I think it is unlikely that Minoans were a unified “empire” – the Crete topography, presence of many neighboring islands suggests against that. Yet inter-polity conflicts were likely not very intense. It could be similar to Classical Greece polities before the Peloponnese War – most of their conflicts were relatively short hoplite battles. And it doesn’t have to contradict the first point you’ve mentioned, that they collectively felt secure against external invasions, being the dominant sea power in the eastern Mediterranean until mid-15 century BC.
There seem to be a few quantitative issue for the Minoan War hypothesis.
If warfare between Minoan polities was the rule, why are burnt palaces concentrated in c. 1700 and 1450 BCE, as seems to be the case? It really seems more likely that individual fortresses would have fallen to other rivals. The victors wouldn’t be burnt, but with the passing of time they might weaken and fall in their turn to another foe. Foreign conquest or a vast social rebellion seem at first glance better candidates for such a distribution of sacks over time.

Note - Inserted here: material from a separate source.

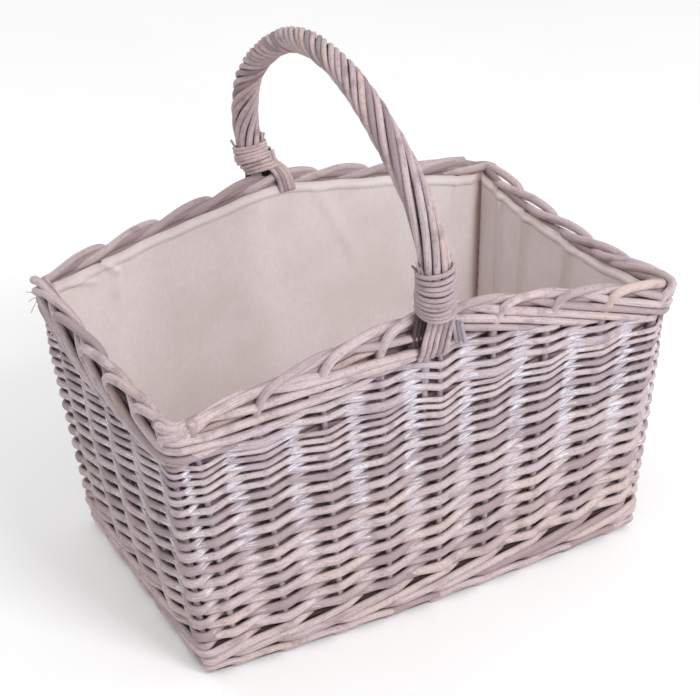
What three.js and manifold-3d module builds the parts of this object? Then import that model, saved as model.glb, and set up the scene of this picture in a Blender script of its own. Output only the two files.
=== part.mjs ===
// Lined willow basket: rectangular and tapered, with an arched rod border and a fixed bow handle.
// Millimetres, +Z up, +X along a long side. The origin is on the floor, under the middle of the foot.
import * as THREE from "three";
import { NURBSCurve } from "three/addons/curves/NURBSCurve.js";
import Module from "manifold-3d";

const wasm = await Module();
wasm.setup();

// Overall sizes. Lengths and widths are over the outer faces of the foot and of the border.
const footLength = 401;
const footWidth = 259;
const rimLength = 440;
const rimWidth = 290;
const rimLevel = 223; // height at which the walls reach the rim's length and width
const cornerHeight = 222; // middle of the border's outer face, at a corner
const archRise = 38; // how much higher it is halfway along a long side
const sideSag = 9; // how much lower it is halfway along a short side
const archPower = 1.2; // 2 would be a parabola and 1 a straight gable
const footBow = 8; // how far a long side bulges past its corners, at the foot
const rimBow = 1; // the same at the rim's level
const footCornerRadius = 10;
const rimCornerRadius = 13;
const leastCornerRadius = 2; // of an inner face
const longSteps = 8; // straight stretches that a long side's outline is made of
const shortSteps = 4;
const cornerSteps = 2;
const sideStages = 4; // levels that the woven side is divided into

// The wall and its bands, from the floor up.
const wallThickness = 13;
const gap = 0.3; // between faces that touch on the real basket
const footBorderHeight = 12;
const footBorderProud = 1;
const footWaleTop = 32;
const baseThickness = 12;
const borderHeight = 30.5;
const borderWidth = 17;
const borderProud = 1.5;
const hemRebate = 16.5; // height of the step under the border's inner edge, where the lining is tucked
const packingReach = 0.97; // share of a long side over which the packing's short rows run

// Uprights and base sticks.
const longSideStakes = 9;
const shortSideStakes = 4;
const longSideSpread = [0.893, 0.952]; // share between the first and last stake, at the foot and the rim
const shortSideSpread = [0.687, 0.635];
const stakeRadius = 3;
const cornerPostRadius = 4;
const stakeTail = 30; // how far a short side's stake runs in under the base weave
const longSideTail = 12;
const tailBend = 6;
const baseStickRadius = 3.8;
const baseStickPlaces = [-1.75, -1, 0, 1, 1.75]; // in spacings of the short sides' stakes
const uprightSides = 6;

// Lining.
const liningThickness = 1.5;

// Handle: a bow stick, the rods twisted round it and a binding at each foot.
const bowRadius = 5;
const bowApex = 432; // height of the bow's centreline at the top
const bowReach = 161; // from the middle plane to the centreline, where the bow is widest
const bowFlare = 5.4; // how far the bow has left the wall's middle just above the border's middle
const bowLean = 9; // how far the top leans towards -X
const bowFootDepth = 90; // how far each end goes down beside the middle stake
const bowWallControls = [1, 0.63, 0.27]; // shares of the foot's depth
const bowArchControls = [[1, 0.223], [0.981, 0.452], [0.838, 0.666], [0.583, 0.833], [0.297, 0.976]];
const bowTopControl = 1.012; // those are shares of the reach and of the rise, and this is of the rise
const bowFootShares = [0, 0.2, 0.4, 0.6, 0.8]; // where the buried end has its sections
const archStep = 16.5; // longest straight stretch of the bow and of its rods above the border
const ropeRods = 7;
const ropeRodRadius = 2.8;
const ropeRodSides = 5;
const ropeLayAtFeet = 6; // degrees between a rod and the bow
const ropeLayAtTop = 31;
const ropeRise = 5; // from the border's top to the lower ends of the rods
const bindingTurns = 8;
const bindingPitch = 4.7;
const bindingRadius = 1.6;
const bindingClearance = 0.6;
const bindingSteps = 18;
const bindingSides = 5;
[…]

If the island of Crete was divided into independent statelets, would the hilltop fortress-palaces take up a significant portion of crop-bearing (and revenue bearing) land? The proportion of crops and revenue lost in larger polities seem likely to be relatively insignificant. but is it equally insignificant in a divided island?
But this might be a misunderstanding of the archaeological evidence. Were these hilltop fortress-palaces or were they whole villages, even towns? It is hard to imagine any reason why farmers would trudge up hill to home after a hard day other than protection. But if the farmers were going to their homes elsewhere, that wouldn’t matter. Is it possible the primary enemies of the lords on the hill tops were the peasants in the valley, with other lords standing as mere rivals, instead of enemies. Or even possible allies against the peasants?
And that asks questions about the rapiers. Where are the remains of armor, shields, spears and arrows, which would seem equally necessary for warfare? Rapiers suggest large bodies of armed men, but could those be armed tax collectors, more police than soldiers?